As complex as toys and games can be nowadays, there’s still no substitute for the fun a kid can find with a piece of paper and some art supplies, or just a pencil. Most kids love to draw, regardless of their talent level. And if you know a kid who doesn’t, maybe one of these games can get them started!
#1 Scribble clouds
We use this name because the game is a lot like looking for shapes in the clouds. Each player scribbles randomly over their page for a minute or so, drawing random loops and shapes. Then they put their pencils down, take up markers or crayons, and examine their scribbles to see what sort of images they can find. The markers can be used to highlight any picture they spot in the scribbles, as well as add small details like eyes or faces.
#2 Shadow drawings
Tape a piece of paper on the wall, turn the lights off, and point a flashlight or other light source at the paper.
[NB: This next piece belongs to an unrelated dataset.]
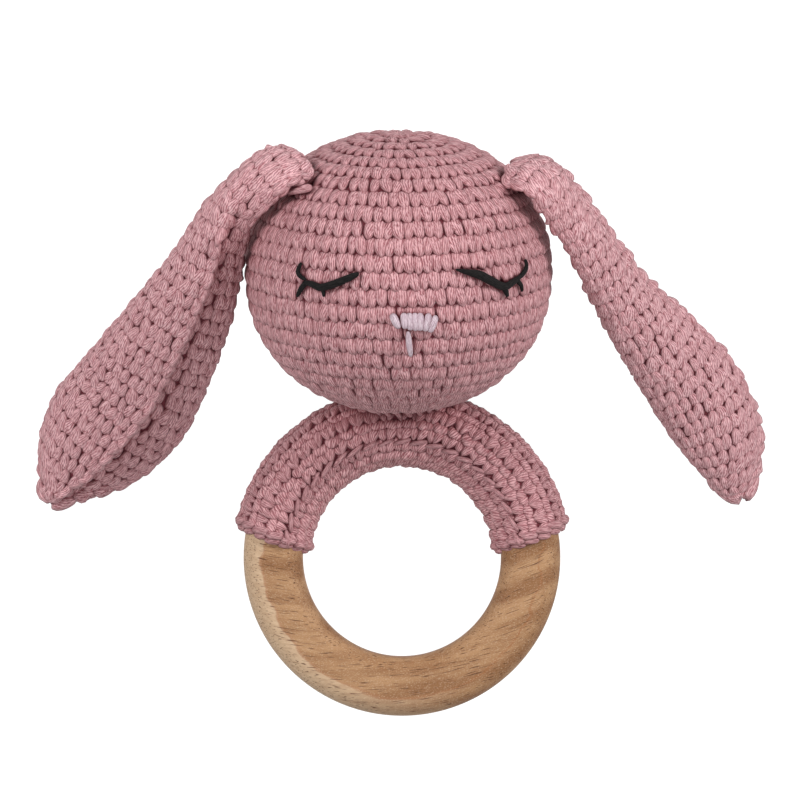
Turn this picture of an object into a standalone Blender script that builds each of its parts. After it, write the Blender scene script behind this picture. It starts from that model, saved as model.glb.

Then take turns holding something between the light and the wall and tracing the shadow shapes that form on the paper.
#3 Exquisite corpse
Kids love to draw monsters and dragons, which is why this game has been a hit since the 19th Century! Fold a piece of paper into equal segments. The first player draws something on the first segment, not showing it to the others, and continues his or her drawing over the fold a little bit. Then fold the paper so the first segment isn’t showing and pass it to the second player, who continues the drawing on the second segment without looking what the first player has done. Continue until everyone has had a chance to add to the drawing, and then unfold the paper and see what the picture looks like! By the way, this can also be played with writing as well, with each player writing a few sentences and leaving the last words visible for the next player to continue from.
#4 Shape scenes
This is a good game for kids who are learning their shapes. It’s best if you have a poster or chart showing the shapes — or make your own! Each kid starts drawing a scene, and when you call out the name of a shape, they have to find a way to include that shape in their pictures.
#5 Drawing directions
This is a good game for working on communications skills as well as drawing. One child is selected as the leader. He or she draws a picture without showing it to the other (it’s best that the picture not be too complicated). Then it’s up to the leader to explain to the other kids, step by step, how to copy his or her picture without showing it to them directly. Comparing the final results to the original should be a lot of fun!